Marcia Lucas edited Martin Scorsese’s Alice Doesn’t Live Here Anymore and was then the supervising editor of his next two films, Taxi Driver and New York, New York. The first film by her husband George Lucas that she co-edited (with Verna Fields) was American Graffiti. She then co-edited the first Star Wars: Episode IV with Paul Hirsch and Richard Chew.  They won an Oscar and a Saturn Award. Lucas co-edited the next two Star Wars: Episodes V and VI. After their divorce, she retired from editing work. But later, in the same galaxy…

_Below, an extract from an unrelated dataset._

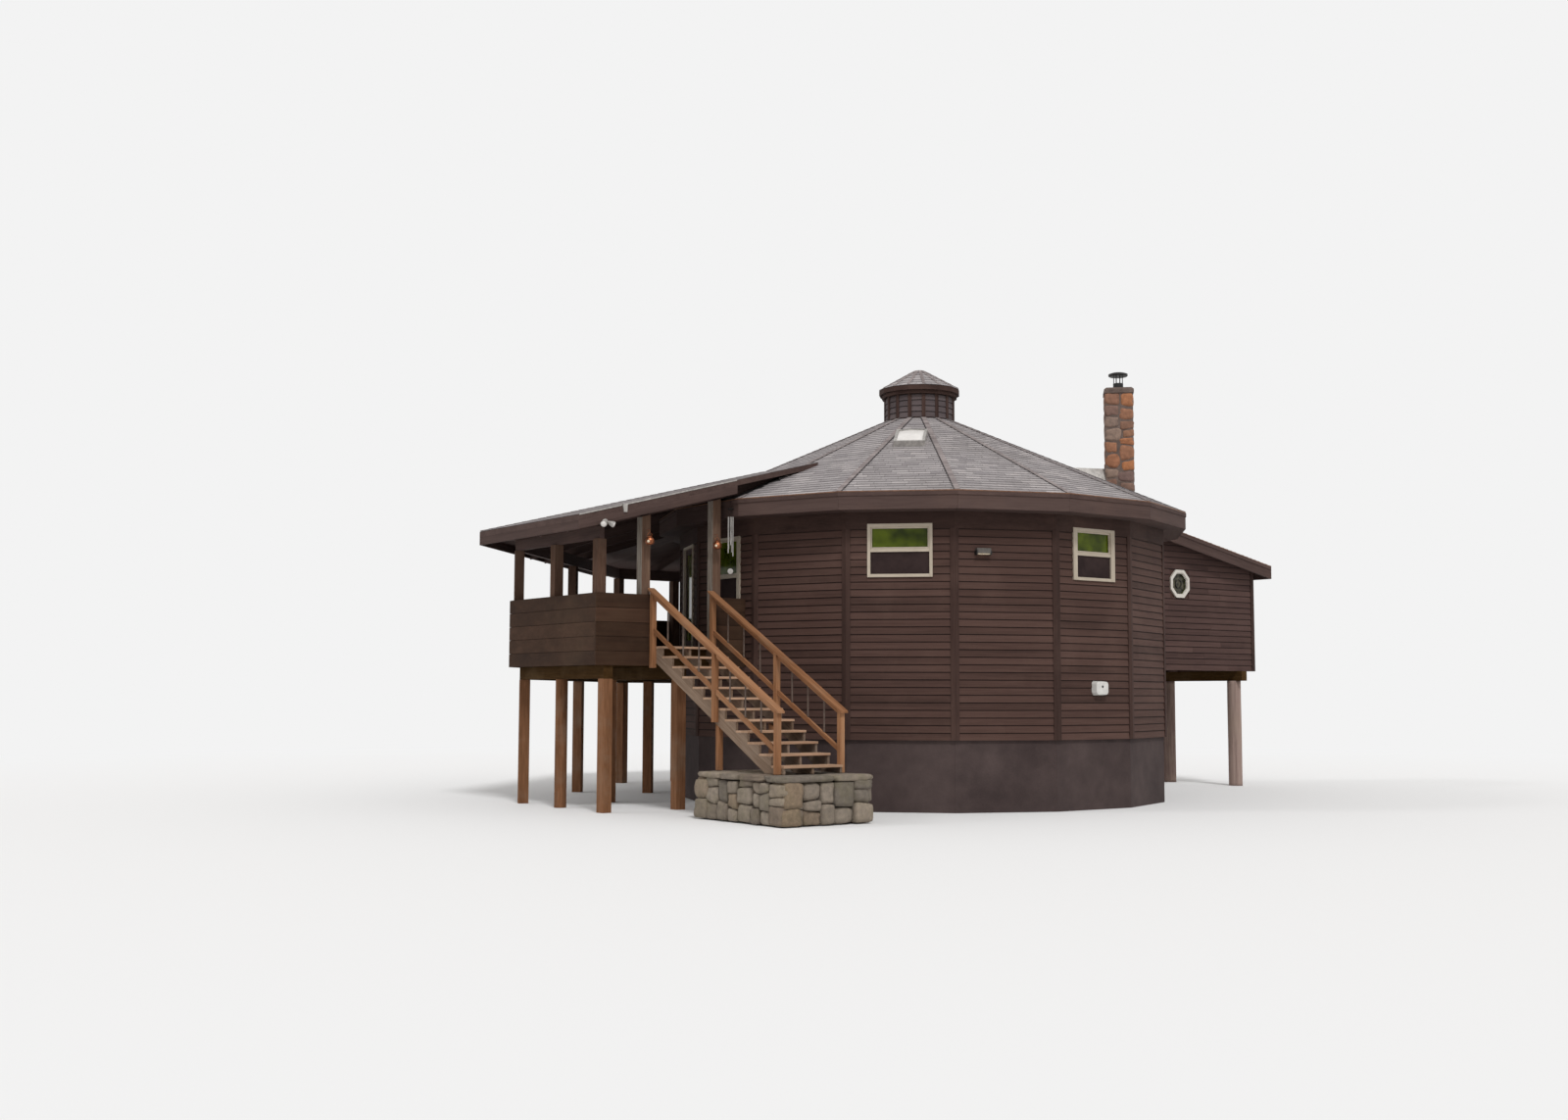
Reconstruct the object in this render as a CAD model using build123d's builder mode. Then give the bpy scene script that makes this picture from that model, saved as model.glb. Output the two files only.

“I love editing and I’m real gifted at it,” she stated in 1983. “I have an innate ability to take good material and make it better, or take bad material and make it fair. I’m compulsive about it. I think I’m even an editor in real life.”

“I felt we were partners, partners in the ranch, partners in our home, and we did these films together. I wasn’t a fifty percent partner, but I felt I had something to bring to the table. I was the more emotional person who came from the heart, and George was the more intellectual and visual, and I thought that provided a nice balance. But George would never acknowledge that to me. I think he resented my criticisms, felt that all I ever did was put him down. In his mind, I always stayed the stupid Valley girl. He never felt I had any talent, he never felt I was very smart and he never gave me much credit. When we were finishing Jedi, George told me he thought I was a pretty good editor. In the sixteen years of our being together I think that was the only time he complimented me.”

(I love this cartoon but sorry, I couldn’t track down who did it.)

About editing Alice Doesn’t Live Here Anymore:
“Marty [Scorsese] called, and asked if I would do his first studio feature. He was terrified of the studio executives, that Warners was going to give him some old fuddy-duddy editor or a spy–the studios were known for having spies on such projects. Marty liked to edit, and I felt like I was being hired to cut a movie so I wouldn’t cut it, so I’d let the director cut it. But I thought, if I’m ever going to get any real credit, I’m going to have to cut a movie for somebody besides George. ‘Cause if I’m cutting for my husband, they’re going to think, George lets his wife play around in the cutting room. George agreed with that.”
Three excerpts from “In Tribute to Marcia Lucas” by Michael Kaminski. The full text can be found in the Appendix

McLEAN, BARBARA “BOBBIE”

Barbara “Bobbie” McLean

1903 – 1996

Barbara “Bobbie” McLean has sixty-two film credits. From the 1930s through 1960s, she was 20th Century Fox’s most conspicuous editor and went on to be the head of the editing department and was known in trade publication columns as “Hollywood’s Editor-in-Chief.” McLean received more Academy Award nominations than any other editor during her lifetime (for Les Misérables, Lloyd’s of London, Alexander’s Ragtime Band, The Rains Came, Song of Bernadette, Wilson, and All About Eve). She won the Oscar for Wilson in 1945. Her total of seven nominations was not surpassed until 2012 by Michael Kahn. She also edited Fox’s first venture into Cinemascope, The Robe. Among many other honors, McLean received a Career Achievement Award from ACE. In the obituary published in The Independent, Adrian Dannatt described McLean as “a revered editor who perhaps single-handedly established women as vital creative figures in an otherwise patriarchal industry.”

“I could get to every department and do everything, even to do a good deal of working on music…You’d go on the scoring stage when they’d do the music, to see what he would be doing. You were there watching out for your own good. You know, to know how everything was going to fit. Each thing you learned a little more.”

“Sometime later, McNeil [another editor] had her accompany him to the projection room while Zanuck viewed the rushes with the editor. McNeil was supposed to take note of Zanuck’s comments and discuss things with him, but he never wrote anything down and, as McLean stated, “would forget it or something.” When Zanuck complained, “Why don’t you do what I told you to do?” McNeil tried blaming McLean for not making a note of it. McLean, tired of being ignored and pushed to the other side of the room behind a tiny desk, was livid. “Now look, Alan, don’t you pass the buck to me,” she shot back across the room. “I can’t hear what Mr. Zanuck tells you. Now, if you can’t remember it, don’t you blame it on me.” As McLean recalled tartly, “From there on, Zanuck would yell the notes out so I could hear them. I suppose that’s how he finally discovered that if I could hear, then we would do the changes.” McLean’s grit won her the right to cut the well-named Gallant Lady herself—the first time she received sole credit. Bobbie, a fine sailor in her rare moments away from the editing room, celebrated by christening her new craft Gallant Lady.”

“McLean’s summary of editing was essentially ‘making filmed matters seem better than they are.’ So much for the auteur theory.”
— Three excerpts from “Barbara McLean: Editing, Authorship, and the Equal Right to Be the Best” by J. E. Smyth. The full text can be found in the Appendix.